Stated problem: In the listing below, find every line containing "with" and copy it out.
● ● ● ●
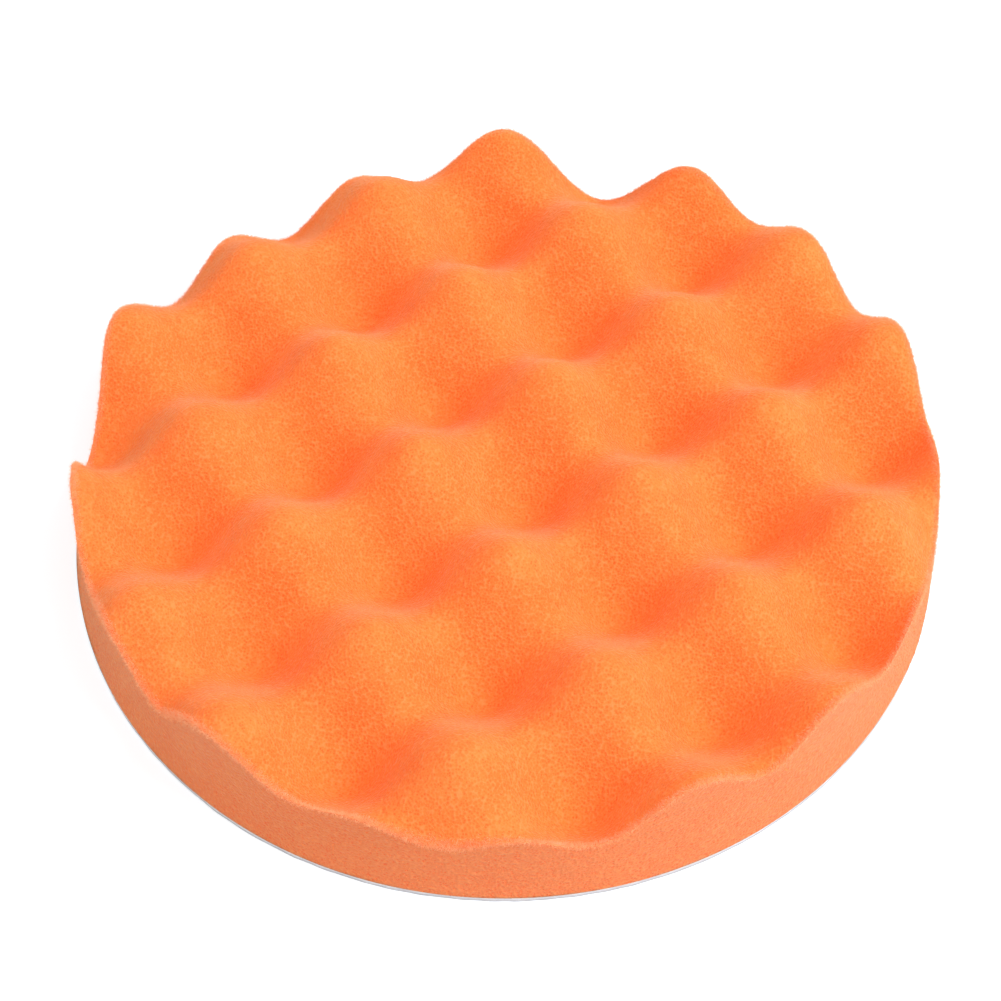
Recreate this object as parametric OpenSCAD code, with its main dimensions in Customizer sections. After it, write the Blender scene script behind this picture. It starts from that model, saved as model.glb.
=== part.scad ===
// Waffle-faced foam polishing pad with a hook-and-loop backing.
// The pad lies with its loop pile on the ground plane: the origin is the centre
// of the pile's underside, and +Z points up through the waffle face.

/* [Pad] */
// Diameter of the foam and of the backing, which are cut out together
pad_d = 180; // [150:1:230]
// How far the side wall leans in by crest height
wall_lean = 2.4; // [0:0.1:5]
// How much further the wall draws in at half that height, as a die-cut edge does
wall_waist = 1; // [0:0.1:2]

/* [Waffle face] */
// Foam left under the bottom of a pit
pit_h = 8.2; // [5:0.1:12]
// Foam under the saddle between two neighbouring pits
saddle_h = 18.5; // [14:0.1:22]
// Foam under the top of a crest
crest_h = 27.4; // [24:0.1:36]
// Distance between the pits of one row
row_pitch = 32.8; // [26:0.1:44]
// Distance between the pits of one column
column_pitch = 32.3; // [26:0.1:44]
// Turn of the rows from +X, in degrees
row_turn = 35.2; // [0:0.1:89]
// Lean of the columns from square to the rows, in degrees
column_skew = 1.4; // [-5:0.1:5]
// Place along X of the pit nearest the centre
pit_x = 4.7; // [-16:0.1:16]
// Place along Y of the pit nearest the centre
pit_y = -5.4; // [-16:0.1:16]

/* [Backing] */
// Height of the loop pile that grips the machine's hook plate
pile_h = 0.6; // [0.4:0.1:3]
// Thickness of the knitted cloth that carries the pile
cloth_t = 0.4; // [0.3:0.1:2]
// Thickness of the adhesive film that joins the cloth to the foam
film_t = 0.15; // [0.1:0.05:0.6]

/* [Facets] */
// Sectors round the foam
sectors = 120; // [96:4:160]
// Rings from the centre of the waffle face out to its rim
rings = 28; // [20:1:34]
// Rows of facets up the side wall
wall_rows = 3; // [2:1:5]

/* [Hidden] */

pad_r = pad_d / 2;
cloth_z = pile_h;
film_z = cloth_z + cloth_t;
foam_z = film_z + film_t;

// Least radius at which the rim is looked for, and the halvings that close in on it
rim_search_r = 0.7 * pad_r;
rim_halvings = 24;

// Facets round the true cylinders of the backing
$fn = 180;

// Count of pitches from the first pit to a point, along the rows and the columns
function row_count(x, y) =
    let (turn = row_turn - column_skew)
    ((x - pit_x) * cos(turn) + (y - pit_y) * sin(turn)) / (row_pitch * cos(column_skew));
function column_count(x, y) =
    ((y - pit_y) * cos(row_turn) - (x - pit_x) * sin(row_turn)) / (column_pitch * cos(column_skew));

// Share of pit depth in one wave: 1 in line with the pits, 0 half a pitch away
function wave(count) = (1 + cos(360 * count)) / 2;

// Height of the foam: pit where both waves are 1, crest where both are 0, else between
function face_h(x, y) =
    let (u = wave(row_count(x, y)), v = wave(column_count(x, y)))
    pit_h * u * v + crest_h * (1 - u) * (1 - v) + saddle_h * (u * (1 - v) + v * (1 - u));

// Radius of the side wall at a height above the foot of the foam
function wall_r(h) =
    let (rise = h / crest_h)
    pad_r - wall_lean * rise - wall_waist * 4 * rise * (1 - rise);

// Radius of the rim in one direction: the face and the wall meet between low and high
function rim_r(angle, low, high, halvings) =
    let (
        r = (low + high) / 2,
        on_face = r < wall_r(face_h(r * cos(angle), r * sin(angle)))
    )
    halvings == 0 ? r
    : on_face ? rim_r(angle, r, high, halvings - 1)
    : rim_r(angle, low, r, halvings - 1);

function face_point(angle, r) =
    let (x = r * cos(angle), y = r * sin(angle))
    [x, y, face_h(x, y)];
function wall_point(angle, h) =
    [wall_r(h) * cos(angle), wall_r(h) * sin(angle), h];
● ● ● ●
Task answer:
Recreate this object as parametric OpenSCAD code, with its main dimensions in Customizer sections. After it, write the Blender scene script behind this picture. It starts from that model, saved as model.glb.
// Waffle-faced foam polishing pad with a hook-and-loop backing.
// The pad lies with its loop pile on the ground plane: the origin is the centre
// Share of pit depth in one wave: 1 in line with the pits, 0 half a pitch away